Jul 25 2013
Louisiana Tech University will receive over $1.4 million in grant funding from NASA’s Experimental Program to Stimulate Competitive Research (EPSCoR), through an award to the Louisiana Board of Regents, to serve as the lead institution for research that investigates how high doses of space radiation during extended duration space missions will affect astronauts.
Dr. Niel Crews, an assistant professor of mechanical engineering in Louisiana Tech’s College of Engineering and Science, will lead the research for Louisiana Tech with assistance from teams at the University of Louisiana at Lafayette and Grambling State University. The project titled, “Genetic Assessment of the Space Environment using MEMS Technologies,” is funded at $750,000 by NASA’s EPSCoR with a match from the Louisiana Board of Regents.
“I see this award as a powerful recognition of the research caliber of Louisiana Tech University,” said Crews. “We were selected for funding, not because of our lofty words, but because of our extensive track record of quality research and high-impact technology development.
“This acclaim extends beyond the project investigators, but to the name of the university, and all the researchers and administrators who have sown the seeds of vision that have borne this recent fruit.”
According to the project proposal, the world is pressing toward an extended human presence in space, but the high uncertainty associated with radiation risk to humans is currently prohibitive. Crews and his team will work to develop and test an instrument that automates the extraction and quantification of RNA from living cells in order to focus on the gene expression changes that cascade from irradiated cells in the human body, through the surrounding tissue.
Furthermore, the proposed device will implement a non-destructive extraction technique to preserve culture viability, and will yield a spatial resolution of the gene expression map that does not now exist.
“Dr. Crews is one of our outstanding young faculty, He, along with Drs. (Pedro) Derosa and (Lee) Sawyer will be working on together and are an excellent example of how our college integrates engineering and science to produce outstanding research,” said Dr. Hisham Hegab, interim dean for Louisiana Tech’s College of Engineering and Science.
This is the first NASA EPSCoR grant that Louisiana Tech has received as a lead institution.
“We are excited about this new NASA EPSCoR grant, which will support innovative research at three Louisiana universities and provide opportunities for graduate student engagement in aerospace research,” said Jim Gershey, executive director of special programs with Louisiana Board of Regents.

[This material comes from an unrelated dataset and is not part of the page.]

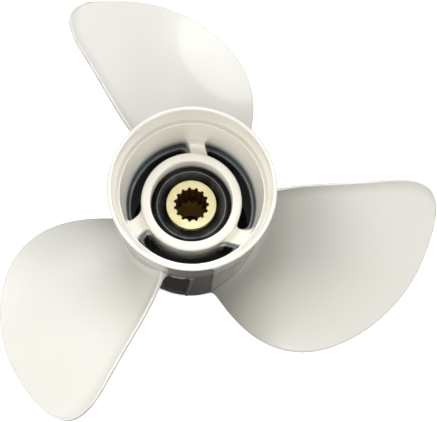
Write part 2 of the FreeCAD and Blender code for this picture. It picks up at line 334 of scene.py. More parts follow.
def rib_section(rise, flare_out):
    """Half of a rib's section, as (distance to the side, z), from the top's middle down."""
    half = RIB_WIDTH / 2 + flare_out
    wide = half + RIB_LEDGE
    top = RIB_REAR_Z + rise
    turns = np.radians(np.linspace(80, 0, 8))
    flat = [((half - RIB_TOP_ROUND) * k / 10, top) for k in range(11)]
    edge = [(half - RIB_TOP_ROUND * (1 - math.cos(a)), top - RIB_TOP_ROUND * (1 - math.sin(a)))
            for a in turns]
    step = []
    for t in np.linspace(0, 1, 9):
        drop = RIB_LEDGE_DROP * math.sin(t * math.pi / 2) ** 0.5
        step.append((half + RIB_LEDGE * t, LEDGE_Z + RIB_LEDGE_DROP - drop))
    side = [(wide, z) for z in np.linspace(LEDGE_Z - LEDGE_STEP, RIB_FRONT_Z, 24)]
    floor = [(wide - RIB_FLOOR_TAPER * k, RIB_FRONT_Z - 0.01 * k) for k in range(1, 4)]
    return flat + edge + step + side + floor


def wall_radius(z):
    """Inside of the barrel at a height."""
    heights = [FRONT_RECESS_Z, LEDGE_Z - LEDGE_STEP, LEDGE_Z + LEDGE_STEP / 2, MOUTH_Z, JOIN_Z]
    return np.interp(z, heights, [DEEP_FRONT_R, DEEP_R, LEDGE_R, MOUTH_R, JOIN_INNER_R])


def tube_radius(z):
    """Outside of the tube at a height."""
    return np.interp(z, TUBE_Z, [TUBE_FRONT_R, TUBE_R])


print("rib section", len(rib_section(0, 0)), "points on each side")

# %% [markdown]
# ### Skinning the rib
# Seen from behind, a rib doesn't point straight out from the axis: its outer end leads
# round the ring. The sections are closest together near both walls, where the fillets
# curve most, and the first and last are buried in the walls so that no gap can show.

# %% Skin a rib from sections that swell into both walls
RIB_ANGLE, RIB_SKEW = 83.2, 6.4  # where it stands, and how far its outer end leads, in degrees
SKEW_PIVOT = 0.45                # share of the way across that stays where it is
RIB_FILLET, RIB_COVE = 3.6, 8.5
RIB_BURY = 0.3                   # how deep its end sections are buried in the walls


def quarter_fillet(depth, radius):
    """How far a fillet stands off at a distance from the wall that it joins."""
    near = np.clip(radius - depth, 0, radius)
    return radius - np.sqrt(radius ** 2 - near ** 2)


def rib(name, degrees):
    """A rib from the tube to the barrel, leaning round so that its outer end leads."""
    gap = MOUTH_R - TUBE_R
    eased = gap / 2 * (1 - np.cos(np.linspace(0, math.pi / 2, 15)))
    across = np.concatenate([[-RIB_BURY], eased, gap - eased[-2::-1], [gap + RIB_BURY]])
    rings = []
    for d in across:
        near_tube, near_wall = max(d, 0), max(gap - d, 0)
        flare_out = float(quarter_fillet(min(near_tube, near_wall), RIB_FILLET))
        at_tube = quarter_fillet(near_tube, RIB_FILLET)
        rise = float(at_tube + quarter_fillet(near_wall, RIB_COVE))
        half = np.array(rib_section(rise, flare_out))
        side, z = np.concatenate([half, half[:0:-1] * [-1, 1]]).T
        share = d / gap
        radius = tube_radius(z) * (1 - share) + wall_radius(z) * share
        angle = math.radians(degrees + RIB_SKEW * (share - SKEW_PIVOT)) + side / radius
        rings.append(np.stack([radius * np.cos(angle), radius * np.sin(angle), z], -1))
    piece = skin(name, rings)
    point_outward(piece)
    sharpen(piece, 40)
    return piece


ribs = [rib("rib_casting_%d" % (i + 1), RIB_ANGLE + 360 / RIBS * i) for i in range(RIBS)]
print("ribs", len(ribs), "with", len(ribs[0].data.vertices), "points each")

# %% [markdown]
# ## The blades
# A blade's pressure face is close to a true screw surface: it climbs steadily with angle,
# and rakes back with radius. The forward side carries the thickness, thin at both edges
# and thick at the root. The trailing edge curls up into a small cup, and both edges are
# rounded by hand before painting.
#
# Sculpting or a subdivision cage could give a blade, but not one that keeps its pitch. So
# the mesh follows the screw's formula, inside an outline drawn through a few points. The
# distance to the outline sets how the edge rounds off, all the way round the tip.

# %% Screw surface and outline
PITCH, RAKE, FACE_Z = 406.0, 0.20, 83.1
HELIX = PITCH / (2 * math.pi)

# As (radius, angle in degrees): up the trailing edge, round the tip, down the leading edge
OUTLINE = [
    (49.0, 9.0), (75.0, 9.0), (105.0, 7.1), (134.0, 5.9), (156.0, 4.7),
    (167.5, 2.2), (171.6, -2.8), (170.2, -9.6), (165.6, -19.6), (158.2, -29.3),
    (147.3, -39.7), (133.0, -49.5), (114.7, -57.1), (87.8, -63.9), (49.0, -71.6),
]


def spline(points, samples):
    """Natural cubic spline through points, spaced by chord length."""
    points = np.asarray(points, float)
    t = np.concatenate([[0], np.cumsum(np.linalg.norm(np.diff(points, axis=0), axis=1))])
    h = np.diff(t)
    n = len(points)
    slope = np.diff(points, axis=0) / h[:, None]
    system, right = np.eye(n), np.zeros_like(points)
    for i in range(1, n - 1):
        system[i, i - 1:i + 2] = h[i - 1], 2 * (h[i - 1] + h[i]), h[i]
        right[i] = 6 * (slope[i] - slope[i - 1])
    bend = np.linalg.solve(system, right)
    at = np.linspace(0, t[-1], samples)
    k = np.clip(np.searchsorted(t, at, side="right") - 1, 0, n - 2)
    a, b = ((t[k + 1] - at) / h[k])[:, None], ((at - t[k]) / h[k])[:, None]
    square = (h[k] ** 2)[:, None] / 6
    bulge = ((a ** 3 - a) * bend[k] + (b ** 3 - b) * bend[k + 1]) * square
    return a * points[k] + b * points[k + 1] + bulge


turns = np.radians([angle for _, angle in OUTLINE])
corners = np.array([r for r, _ in OUTLINE])[:, None] * np.stack([np.cos(turns), np.sin(turns)], -1)
plan = spline(corners, 1600)
plan_r, plan_angle = np.hypot(*plan.T), np.arctan2(plan[:, 1], plan[:, 0])
tip = int(plan_r.argmax())
TIP_R = float(plan_r[tip])
print("tip radius", round(TIP_R, 1), "mm, so", round(2 * TIP_R), "mm over the tips")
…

NASA awarded a total of $10.5 million to colleges and universities around the nation to conduct research and technology development in areas important to the agency’s mission and to develop faculty and support higher education students. Awarded proposals, selected through a merit-based, peer-reviewed competition, came from fourteen states including Alaska, Alabama, Hawaii, Kentucky, Louisiana, Missouri, Montana, Nebraska, Nevada, Oklahoma, Rhode Island, Utah, West Virginia, and Wyoming.